“OUR LIFE, OUR WORK, OUR HERITAGE”
Motto of the La Coalition sur les forets vierges nordiques
Not only the Crees are worried about forestry activities in the Cree territory but also a powerful coalition in Quebec recently announced they want changes to the forestry operations in the area. La Coalition sur les forets vierges nordiques is taking the Quebec government to task over the issue saying the forests in the Cree territory are fragile. The fragility of the northern forests is an ecology based on fire, wind, insects, a short growing season and the fact they are built on permafrost shows regeneration is difficult. “Are we being careful, the evidence says no,” said President Harvey Mead of LUnion québécoise pour la conservation de la nature, who is heading up the coalition.
The first demand of the coalition is an independent public inquiry would be set up to look at forestry operations in Quebec. “We want something where it is recognized public participation is needed,” said Mead. The inquiry would look at forest management practices, working condition is the woods, forestry practices and the underpinning assumptions on which harvest quotas are calculated.
“We have to take a serious look at these things, we don’t know how fragile northern virgin forest are. Are we being careful enough? The evidence to date says no,” said Mead. Mead would expect the inquiry to take a couple of years to study Quebec’s forestry policy and practices.
Among their list of demands is a moratorium on the issuing of CAAF permits.
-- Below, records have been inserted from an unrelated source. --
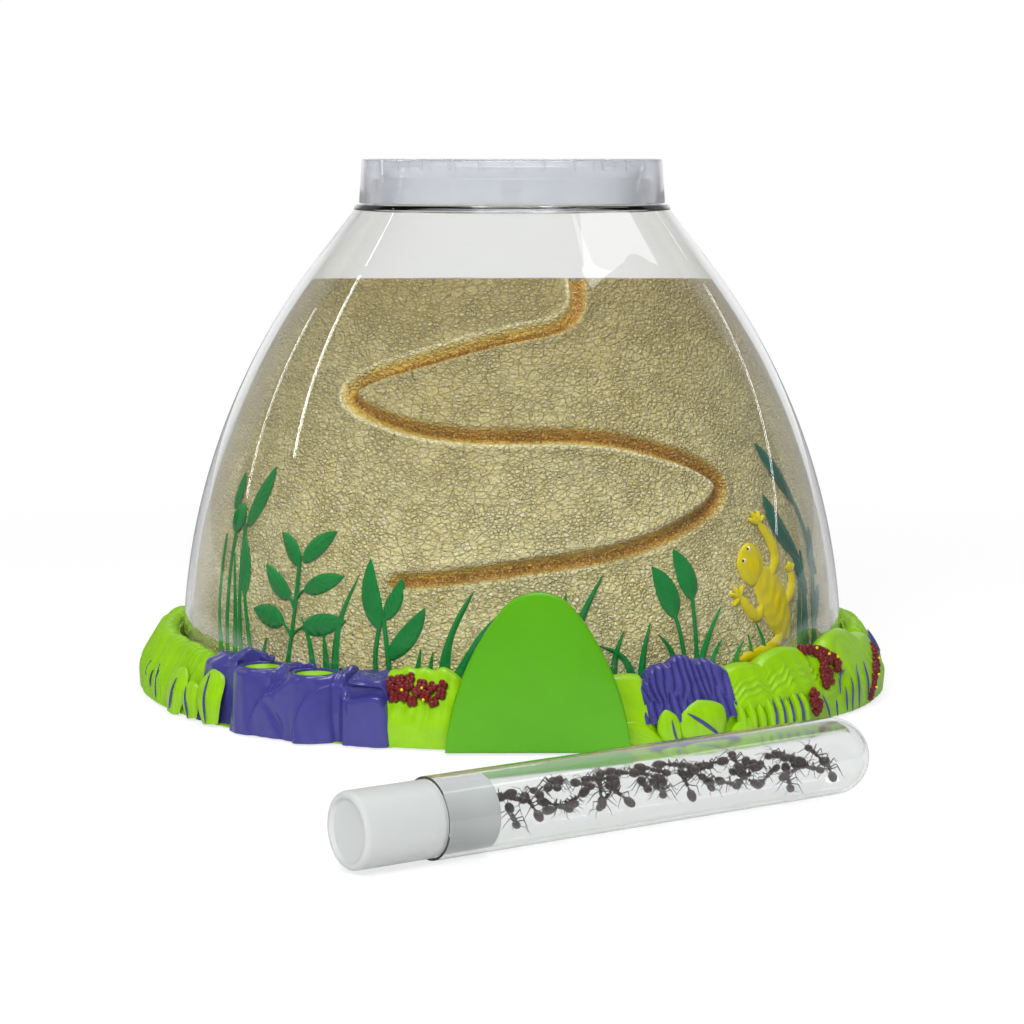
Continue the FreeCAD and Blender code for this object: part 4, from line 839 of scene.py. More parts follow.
def gecko_skins():
    """Gecko: head, neck, body, four visible limbs with spread fingers, and a curled tail."""
    skins = [
        strip(core_ground, ((44.4, 47.4), (45.1, 54.6), (44.9, 62.2)), 6.9, 1.7, "round",
              lambda s: pointed(s, 0.5), 0.2, along=34, around=26),
        strip(core_ground, ((46.0, 53.6), (49.6, 43.0), (53.4, 26.4)), 8.2, 1.7, "round",
              lambda s: pointed(s, 0.55), 0.2, scales, along=50, around=30),
        limb(((49.2, 49.0), (52.2, 56.0), (51.2, 62.8), (48.7, 68.8)), 2.2, 1.6),
        limb(((46.8, 41.0), (45.4, 36.6), (43.2, 40.2), (41.4, 44.6)), 2.2, 1.6),
        limb(((53.0, 39.0), (56.4, 45.5), (56.3, 50.2)), 2.3, 1.6),
        limb(((52.6, 33.0), (50.0, 26.0), (45.0, 23.4), (40.4, 22.4)), 2.7, 1.6, 0.45),
    ]
    hands = (((48.7, 68.0), ((46.6, 70.2), (47.8, 72.2), (49.6, 72.4), (51.0, 70.6))),
             ((41.5, 44.2), ((39.4, 45.6), (40.6, 47.6), (42.4, 48.2), (39.8, 41.4))),
             ((56.3, 49.4), ((54.9, 52.0), (56.2, 53.4), (57.7, 52.2))))
    for hand, tips in hands:
        for tip in tips:
            middle = ((hand[0] + tip[0]) / 2, (hand[1] + tip[1]) / 2)
            skins.append(limb((hand, middle, tip), 0.95, 1.2, 0.28))
    return skins


def ball(centre, radii, axes=None, rings=14, steps=20, bumps=None):
    """A ball: an ellipsoid on a grid of latitude and longitude, its poles closed by fans, with
    bumps added along the radius."""
    tilt = np.linspace(0.06, math.pi - 0.06, rings)[:, None]
    turn = all_round(steps)[None, :]
    swell = 1.0 if bumps is None else 1.0 + bumps(tilt, turn)
    unit = np.stack([np.sin(tilt) * np.cos(turn) * swell, np.sin(tilt) * np.sin(turn) * swell,
                     np.cos(tilt) * swell + 0.0 * turn], axis=-1)
    local = unit * np.asarray(radii, float)
    if axes is not None:
        local = local @ np.asarray(axes, float)
    return sheet_grid(local + np.asarray(centre, float))


EYES = ((44.7, 60.1), (43.2, 56.3))


def eye_skins(radius, lift, pupil):
    """Both eyes, or their pupils, which look out to the front left."""
    skins = []
    for azimuth, height in EYES:
        centre = put(core_ground, np.array(azimuth), np.array(height), np.array(lift))
        if pupil:
            centre = centre + np.array([-0.35, -0.55, 0.05])
        skins.append(ball(centre, (radius,) * 3))
    return skins


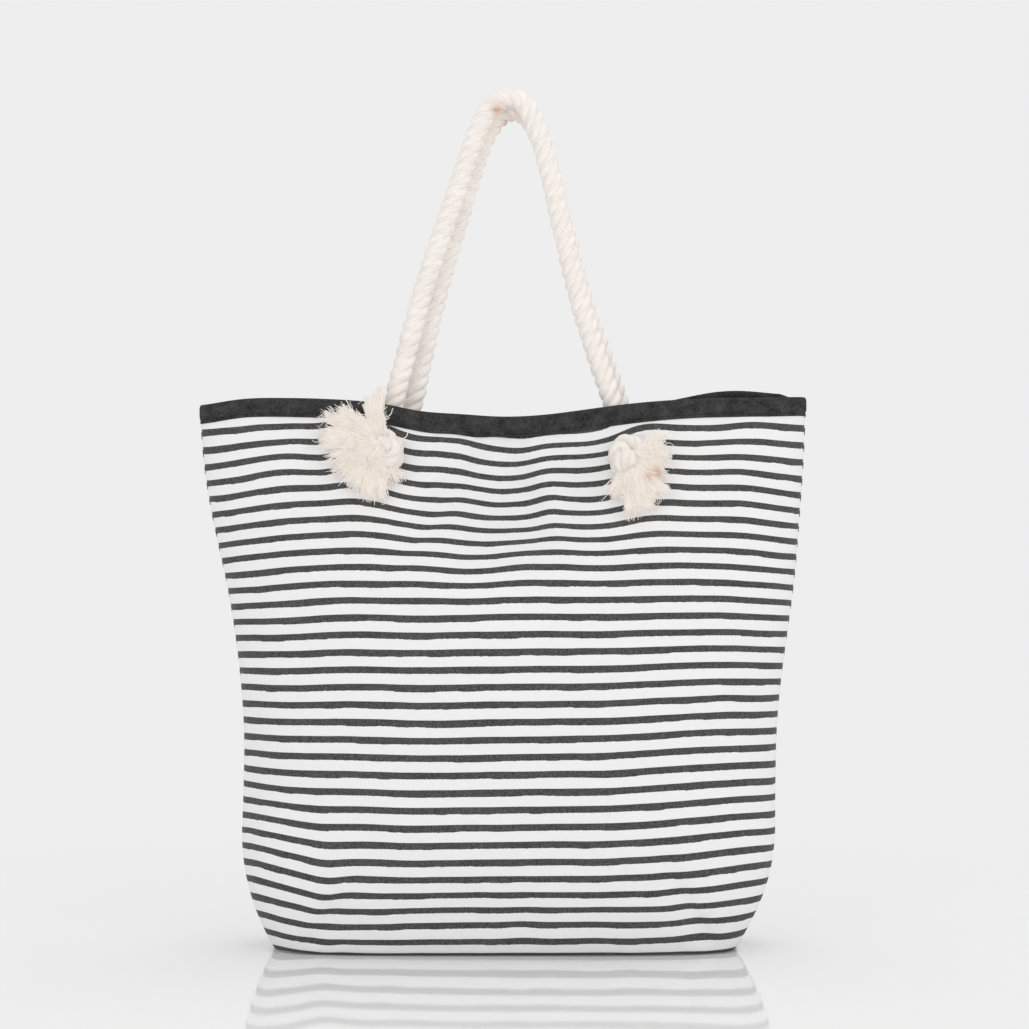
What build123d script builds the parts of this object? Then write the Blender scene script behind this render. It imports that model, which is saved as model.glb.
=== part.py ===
"""Striped canvas beach bag with two knotted rope handles.

Frame: millimetres, +Z up, +X to the right, the front of the bag faces -Y.
The origin is under the middle of the base, on the surface that the bag stands on.
"""

import os
from math import cos, exp, pi, radians, tan

from build123d import *

# Overall form of the bag.
bag_height = 442.0       # rim height away from the middle
base_width = 378.0
belly_width = 437.0
mouth_width = 495.0
base_depth = 112.0
belly_depth = 158.0
mouth_depth = 60.0
rim_sag = 15.0           # how far the rim drops at the middle
sag_spread = 95.0        # half width of that drop
base_round_height = 100.0    # height over which the base rounds up into the walls
flare_start = 152.0      # height at which the sides begin to widen
lean_start = 208.0       # height at which the walls begin to lean in to the mouth
base_squareness = 4.4    # 2 is an ellipse, larger is more like a rectangle
belly_squareness = 2.4
mouth_squareness = 2.05

# The mouth is held together at its middle by a magnetic snap.
snap_height = 399.0
snap_radius = 9.0
snap_thickness = 3.0     # of each half
pinch_spread = 60.0      # half width of the gathered middle
pinch_start = 276.0      # height at which the middle begins to gather

# Cloth and tape.
canvas = 1.2
cloth_gap = 0.3          # between one layer and the next
lining = 0.7
tape = 1.0
tape_width = 16.0        # visible height of the folded rim tape

# Rope, eyelets, knots and their frayed ends.
rope_diameter = 17.5
rope_gap = 0.35          # half the gap between the two handles where they meet
eyelet_x = 98.0
rope_crossing_x = 78.0   # nearest to the middle that a rope crosses the rim
eyelet_height = 396.0
eyelet_bore_radius = 9.4
eyelet_wall = 0.8
eyelet_flange_radius = 15.5
eyelet_sheet = 1.2       # thickness of the flange
washer_radius = 14.5
washer_thickness = 0.9
metal_gap = 0.4          # between metal and cloth
knot_radius = 19.0
knot_height = 27.0
knot_round = 9.0
frayed_reach = 47.0      # from the knot's axis to the tips
frayed_thickness = 14.0
frayed_lift = 5.0        # from the eyelet's flange to the frayed yarns
rope_bend_back = 14.0    # each side of the corner where a rope turns into its eyelet

# The handles fold outwards over the rim.
fold_clearance = 0.3
fold_rise = 1.5          # of the fold line over the tape

wall_points = 29         # along each half of a section
round_arc = 0.45         # share of the shorter run that an arc takes

rope_radius = rope_diameter / 2
lining_face = canvas + cloth_gap + lining
inside = lining_face + cloth_gap + tape
snap_depth = snap_thickness + cloth_gap + lining_face
section_top = bag_height + tape_width
section_levels = [0.0, 0.05, 0.13, 0.23, 0.36, 0.49, 0.6, 0.69, 0.765, 0.82, 0.87, 0.91, 0.955, 1.0]


def blend(low, high, share):
    """A value between low and high, with level ends."""
    share = min(max(share, 0.0), 1.0)
    return low + (high - low) * share * share * (3 - 2 * share)


def half_width(z):
    if z < base_round_height:
        left = 1 - z / base_round_height
        return (belly_width - (belly_width - base_width) * left * left) / 2
    share = (z - flare_start) / (bag_height - flare_start)
    return blend(belly_width, mouth_width, share) / 2


def side_depth(z):
    """Half the depth of the bag away from its middle."""
    if z < base_round_height:
        left = 1 - z / base_round_height
        return (belly_depth - (belly_depth - base_depth) * left * left) / 2
    share = max(z - lean_start, 0.0) / (bag_height - lean_start)
    return (belly_depth - (belly_depth - mouth_depth) * share**1.6) / 2


def middle_depth(z):
    """Half the depth of the bag where the snap gathers it."""
    share = (z - pinch_start) / (snap_height - snap_radius - pinch_start)
    return blend(min(side_depth(z), belly_depth / 2), snap_depth, share)


def squareness(z):
    if z < flare_start:
        return blend(base_squareness, belly_squareness, z / flare_start)
    return blend(belly_squareness, mouth_squareness, (z - flare_start) / (bag_height - flare_start))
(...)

These are the permits which allot treecutting rights in different areas to forestry companies. Currently two thirds of the annual forest cut is conducted in the forests of Abitibi, Northern Quebec, the Saguenay, Lac St. jean and the North Shore. The Coalition says there is a danger Quebec could be killing the northern forests.
They say they would like to see areas in Quebec set aside as parks, which would double as control areas in studies.
The coalition is also asking questions on what impacts forestry operations has on the First Nations peoples in the affected areas. They want to know how it affects the Native way of life. The coalition says they are aware that traditional ways of life such as hunting, fishing and trapping are affected. They demand the government define a forestry policy that respects the expectations, needs and way of life of indigenous communities.
Another risk is the Caribou de bois according to the coalition. These caribou are distinct from the great caribou herds who live in the northern tundra and timber cuts have reached the areas where the last of these woods herds live. The timber cuts allow sports hunters greater access and the woods caribou are particularly vulnerable according to the coalition. They are asking for protection of these herds.
The coalition denounces the Quebec decision to give a larger say to forest industry representatives in the management of public forests.
The Grand Council of the Crees are part of the coalition along with L’Assmblee des évélles du Quebec, La Federation des producteurs de bois du Quebec, La Federation des trvailleurs et des travailleuse du papier et de la foret (CSN), Le Reseau des groupes écologistes du Quebec, Le Syndicat canadien des communications de l’energie et du papier (FTQ), Le Syndicat de la fonction publique du Quebec, Le Syndicat des professionnels et des professionnelles du government du Quebec and L’Union québécoise pour la conservation de la nature (UQCN) representing over 200,000 Quebecers.